For some on the regressive right, it is an affront to our very character as a nation for the United States to partner with the U.N. or, worse, France, in addressing the situation in Libya. Apparently, perpetuating the perception of America as the world's police is more important than mitigating the costs and responsibilities for the United States in participating in this multi-lateral military engagement in Libya.
Finally, when nothing else would stick, the president faced criticism for not cancelling a planned trip to South America while engaged in the airstrikes against Libyan military targets - ignoring the fact that the technology exists for the President to remain in close and constant contact with his National Security team as well as other world leaders and that his physical absence from the White House would in no way interfere with his ability to discharge his duties as Commander-in-Chief.

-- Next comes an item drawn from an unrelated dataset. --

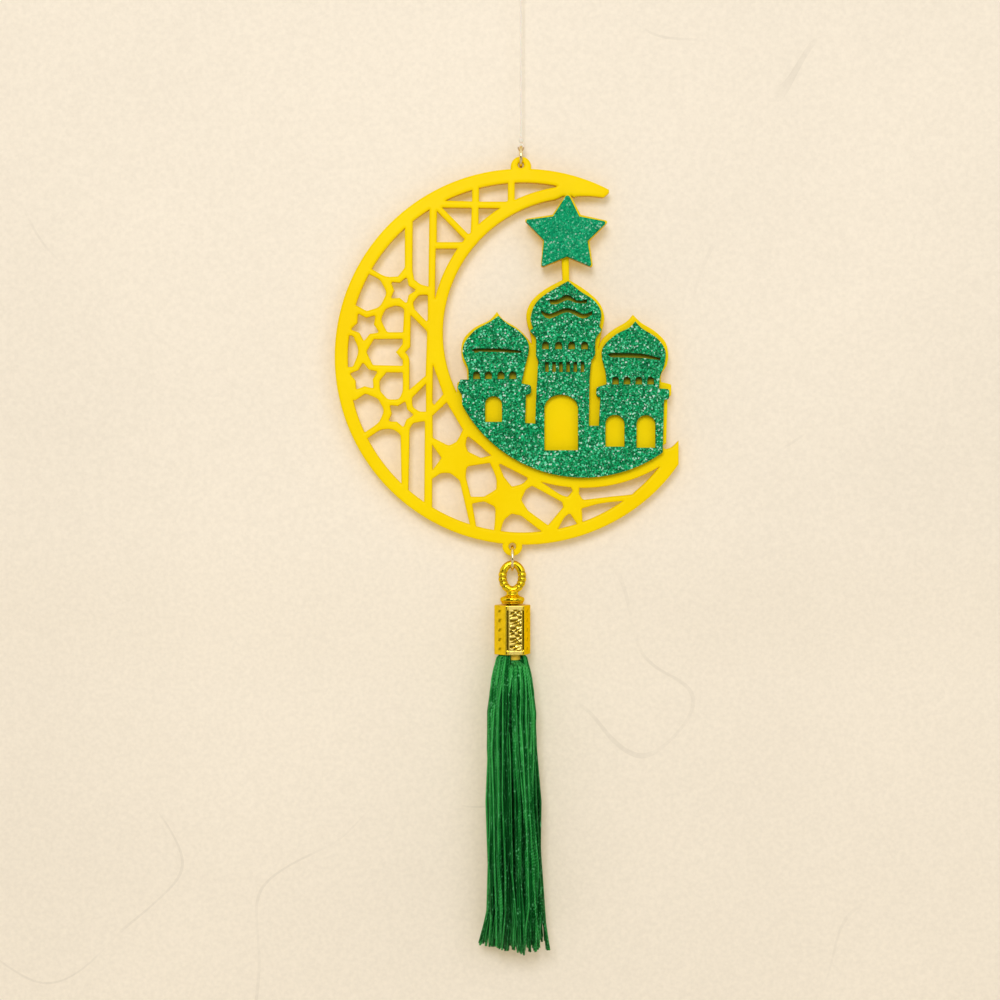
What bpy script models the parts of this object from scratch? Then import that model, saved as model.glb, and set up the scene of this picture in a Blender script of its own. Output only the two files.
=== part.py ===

Enforcing a no-fly zone above Libya to prevent the slaughter of innocent civilians who want nothing more than to be free of their brutal oppressor is something that, one would assume, should be right up the Republican party's alley. The random, incoherent, and nonsensical criticism by the regressive right serves to demonstrate beyond any doubt that, rather than a party of patriots, today's GOP is nothing more than a collection of sore losers and crybabies who peddle in ignorance, pettiness and outright hostility towards the duly-elected President of the United States. It doesn't get any more anti-American than that.